À cette époque. Triêu Dà (Chao To), chef des tribus au Sud de la Chine, s’était déjà plusieurs fois livré à des incursions dans le royaume d’An Duong Vuong. Mais l’arbalète magi-que l’avait aussitôt découragé. Il usa alors de la ruse. Il envoya son fils Trong Thuy porter au souverain des Viêt des offres de paix, avec l’intention secrète de détruire la fameuse arbalète. Le jeune prince eut l’occasion de faire la connaissance de la fille d’An Duong Vuong, la belle My Châu dont il tomba amoureux. Ils reçurent la permission de se marier. Trong Thuy finit par obtenir de sa femme le secret de la gâchette magique. Il en fit fabriquer une absolument identique pour la substituer subrepticement à la vraie. Il trouva ensuite un prétexte pour rejoindre son père en Chine. Au moment de leur séparation, My Châu lui montra une robe de plumes d’oie et lui dit :
– Si des troubles éclataient par hasard ici pendant ton absence, je sèmerai ces plumes sur mon chemin et tu sauras où me retrouver.
Trong Thuy partit. Peu après, son père Triêu Dà prit la citadelle de Cô Loa. An Duong Vuong n’eut que le temps de sauter sur son cheval avec sa fille en croupe et de s’enfuir par une porte dérobée.
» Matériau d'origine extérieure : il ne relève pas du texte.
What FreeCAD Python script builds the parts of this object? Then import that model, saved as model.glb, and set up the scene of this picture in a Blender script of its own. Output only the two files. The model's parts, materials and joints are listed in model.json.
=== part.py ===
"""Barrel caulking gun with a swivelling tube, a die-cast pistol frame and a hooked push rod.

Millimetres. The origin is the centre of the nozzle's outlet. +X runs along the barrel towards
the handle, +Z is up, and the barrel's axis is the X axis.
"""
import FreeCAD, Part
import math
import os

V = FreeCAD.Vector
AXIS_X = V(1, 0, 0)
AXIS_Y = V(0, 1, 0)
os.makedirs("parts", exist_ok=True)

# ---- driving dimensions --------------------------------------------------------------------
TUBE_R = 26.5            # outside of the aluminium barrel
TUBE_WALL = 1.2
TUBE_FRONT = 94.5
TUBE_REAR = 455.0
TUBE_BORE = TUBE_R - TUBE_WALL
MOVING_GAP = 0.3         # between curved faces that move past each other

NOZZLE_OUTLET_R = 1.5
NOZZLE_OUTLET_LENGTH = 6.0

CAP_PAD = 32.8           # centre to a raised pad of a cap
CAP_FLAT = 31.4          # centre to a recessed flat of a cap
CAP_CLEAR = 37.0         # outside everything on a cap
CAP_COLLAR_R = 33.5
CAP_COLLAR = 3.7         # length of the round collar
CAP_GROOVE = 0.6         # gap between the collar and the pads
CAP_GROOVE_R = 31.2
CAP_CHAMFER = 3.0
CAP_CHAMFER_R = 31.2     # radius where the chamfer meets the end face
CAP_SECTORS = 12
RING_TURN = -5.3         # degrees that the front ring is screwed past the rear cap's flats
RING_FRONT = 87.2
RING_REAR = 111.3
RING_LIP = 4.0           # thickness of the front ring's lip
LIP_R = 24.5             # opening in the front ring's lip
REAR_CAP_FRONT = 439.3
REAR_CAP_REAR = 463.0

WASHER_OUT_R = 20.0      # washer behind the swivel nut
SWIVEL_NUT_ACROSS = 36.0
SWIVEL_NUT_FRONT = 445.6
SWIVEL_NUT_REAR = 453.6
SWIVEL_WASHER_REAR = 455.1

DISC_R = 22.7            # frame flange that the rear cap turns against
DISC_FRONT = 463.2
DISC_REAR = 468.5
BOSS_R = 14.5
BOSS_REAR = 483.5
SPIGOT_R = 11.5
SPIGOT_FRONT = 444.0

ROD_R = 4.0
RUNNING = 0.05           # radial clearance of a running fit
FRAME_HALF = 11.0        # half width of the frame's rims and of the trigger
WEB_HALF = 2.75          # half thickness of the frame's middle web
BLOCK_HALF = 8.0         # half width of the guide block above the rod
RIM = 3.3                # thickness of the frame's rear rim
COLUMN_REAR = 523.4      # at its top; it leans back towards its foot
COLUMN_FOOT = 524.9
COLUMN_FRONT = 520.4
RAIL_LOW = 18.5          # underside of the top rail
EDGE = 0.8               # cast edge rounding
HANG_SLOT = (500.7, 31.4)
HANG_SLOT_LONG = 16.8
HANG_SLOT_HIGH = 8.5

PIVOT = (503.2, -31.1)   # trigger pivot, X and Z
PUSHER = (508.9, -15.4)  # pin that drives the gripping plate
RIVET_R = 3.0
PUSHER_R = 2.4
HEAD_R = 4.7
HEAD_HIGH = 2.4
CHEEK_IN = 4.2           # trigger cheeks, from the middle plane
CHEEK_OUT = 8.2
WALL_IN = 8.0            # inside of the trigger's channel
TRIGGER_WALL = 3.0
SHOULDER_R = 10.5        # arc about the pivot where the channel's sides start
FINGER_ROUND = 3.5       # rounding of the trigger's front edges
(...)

Talonné par l’adversaire, arrivé au bord de la mer, il appela la Tortue d’Or à son secours. Celle-ci apparut et lui dit :
– Roi, l’ennemi est en croupe derrière toi !
An Duong Vuong comprit alors. Fou de douleur, il prit son épée, tua My Châu et se précipita dans la mer. Guidé par les plumes d’oie, Trong Thuy trouva le corps de sa femme décapité. Il l’inhuma dans la citadelle et se jeta dans un puits. Aujourd’hui encore, au village de Cô Loa, devant le temple du roi An Duong Vuong existe le “puits de Trong Thuy”. Selon la légende, le sang de My Châu coula jusqu’à la mer et les huîtres qui le burent devinrent des huîtres perlières. Il paraît que si on lave une de ces perles avec l’eau du puits, elle prend un orient incomparable, ce qui prouve l’innocence de la princesse.
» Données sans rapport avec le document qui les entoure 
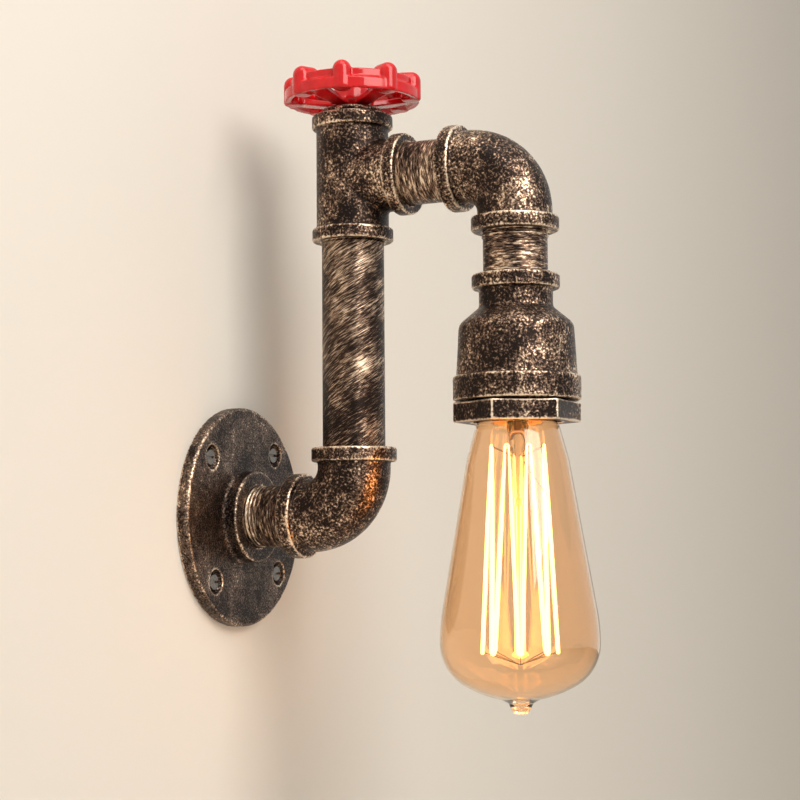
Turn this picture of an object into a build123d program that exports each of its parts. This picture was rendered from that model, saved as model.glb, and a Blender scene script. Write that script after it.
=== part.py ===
"""Industrial pipe wall light, built from threaded pipe fittings.

A round floor flange screws to the wall. Short nipples, two elbows, a riser and a tee
carry a bell-shaped cup that holds an E27 lampholder and a teardrop filament bulb.
A red valve handwheel turns freely on a spindle on top of the tee.

Frame: the origin is the centre of the flange's back face, the wall is the plane Y = 0,
the light reaches out towards -Y and +Z is up. All sizes are in millimetres.
"""
import os
from math import cos, degrees, pi, radians, sin

from build123d import *

# ---------------------------------------------------------------- driving dimensions
# Pipe, 3/4 inch
PIPE_D = 26.7
PIPE_BORE_D = 20.9
THREAD_REACH = 12.0          # a pipe end goes this far into a fitting
THREAD_GAP = 0.05            # radial gap between a pipe end and its fitting
PIPE_CHAMFER = 0.8

# Visible stretches of pipe between the fittings
FLANGE_NIPPLE_SHOW = 17.9
RISER_SHOW = 88.1
BRANCH_NIPPLE_SHOW = 19.1
DROP_NIPPLE_SHOW = 17.8

# Elbows and tee
FITTING_BODY_D = 31.2
FITTING_BORE_D = 21.5
BEND_R = 20.3                # centre line of an elbow
ELBOW_REACH = 28.8           # corner to end face
ELBOW_BAND_D = 36.5
ELBOW_BAND_L = 6.2
TEE_REACH = 27.4
TEE_BAND_D = 34.9
TEE_BAND_L = 5.8
TEE_BRANCH_D = 30.8          # a little under the run, so the crease is one smooth curve
TEE_BRANCH_BORE_D = 21.2
BAND_ROUND = 0.9
CREASE_ROUND = 1.6           # where the tee's branch meets its run

# Wall flange
FLANGE_D = 95.5
FLANGE_T = 5.6
FLANGE_BEVEL = 0.9
HUB_D = 39.6
HUB_FACE = 12.0              # wall to the hub's front
HUB_BASE_ROUND = 1.5
HUB_EDGE_ROUND = 0.8
BACK_RECESS_D = 37.0
BACK_RECESS_T = 4.0
RECESS_LIP = 0.5             # recess floor to the end of the nipple
HOLE_CIRCLE_D = 75.0
HOLE_COUNT = 4
HOLE_TURN = 48.0             # first hole, degrees from +X; the flange sits 3 degrees off square
HOLE_D = 4.8
HOLE_MOUTH_D = 10.4
HOLE_MOUTH_T = 1.2
SCREW_HEAD_D = 8.0
SCREW_SHANK_D = 4.0
SCREW_NECK_D = 3.5           # plain neck inside the flange, as under a rolled thread
SCREW_BEHIND = 9.4           # thread that stands out of the flange's back
SCREW_SUNK = 1.0             # head top under the flange's face
SCREW_POINT = 0.5            # chamfer at the screw's end
SCREW_DOME = 0.8             # share of the head's width that stays flat
SCREW_SEAT_GAP = 0.05
SCREW_SLOT_W = 1.1
SCREW_SLOT_T = 1.3
OVERCUT = 1.0                # cutting tools run this far past the faces that they cut

# Earth terminal in the flange's back recess
EARTH_SCREW_D = 3.0
EARTH_SCREW_L = 3.4
EARTH_HEAD_D = 5.4
EARTH_HEAD_T = 1.5
EARTH_WASHER_D = 6.0
EARTH_WASHER_T = 0.6
EARTH_CIRCLE_D = 30.0
SLOT_W = 0.8                 # driver slots of the small terminal screws

# Tee plug and the wheel's spindle
PLUG_STAND = 2.9             # plug's top above the tee
PLUG_PLATE_T = 6.0
SPINDLE_D = 8.0
SPINDLE_COLLAR_D = 12.0
SPINDLE_COLLAR_T = 0.5
SPINDLE_TAIL_D = 6.0
SPINDLE_TAIL_L = 7.4
WHEEL_RUN_GAP = 0.08         # radial running gap in the wheel's hub
WHEEL_END_GAP = 0.15         # end play under and over the hub
WASHER_D = 15.0
WASHER_T = 1.2
NUT_FLATS = 10.0
NUT_T = 5.0
NUT_CHAMFER = 0.7
TAIL_CHAMFER = 0.6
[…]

Le visiteur de Cô Loa peut voir la salle des audiences du roi, son temple dont la fête est célébrée le 6e jour du premier mois lunaire, le temple de la Princesse, le puits des Perles et des restes de rempart. La citadelle comprenait trois ceintures de rempart en terre ayant respectivement 8 km, 6,5 km et 1,650 km de long. Des douves, aujourd’hui comblées pour la plupart, les séparaient, assez larges pour permettre aux barques de circuler et de communiquer par des cours d’eau jusqu’à la mer. Si l’histoire de l’arbalète magique n’est qu’un fruit de l’imagination populaire, la résistance d’An Duong Vuong a été bien réelle : des milliers de flèches en bronze découvertes lors des fouilles archéo- logiques témoignent de la lutte persévérante et de l’ingéniosité des anciens Viêt pour défendre leur premier État à l’âge du bronze. Selon la tradition, la citadelle aurait été construite en spirale comme la coquille d’un escargot, d’où le nom de Cô Loa.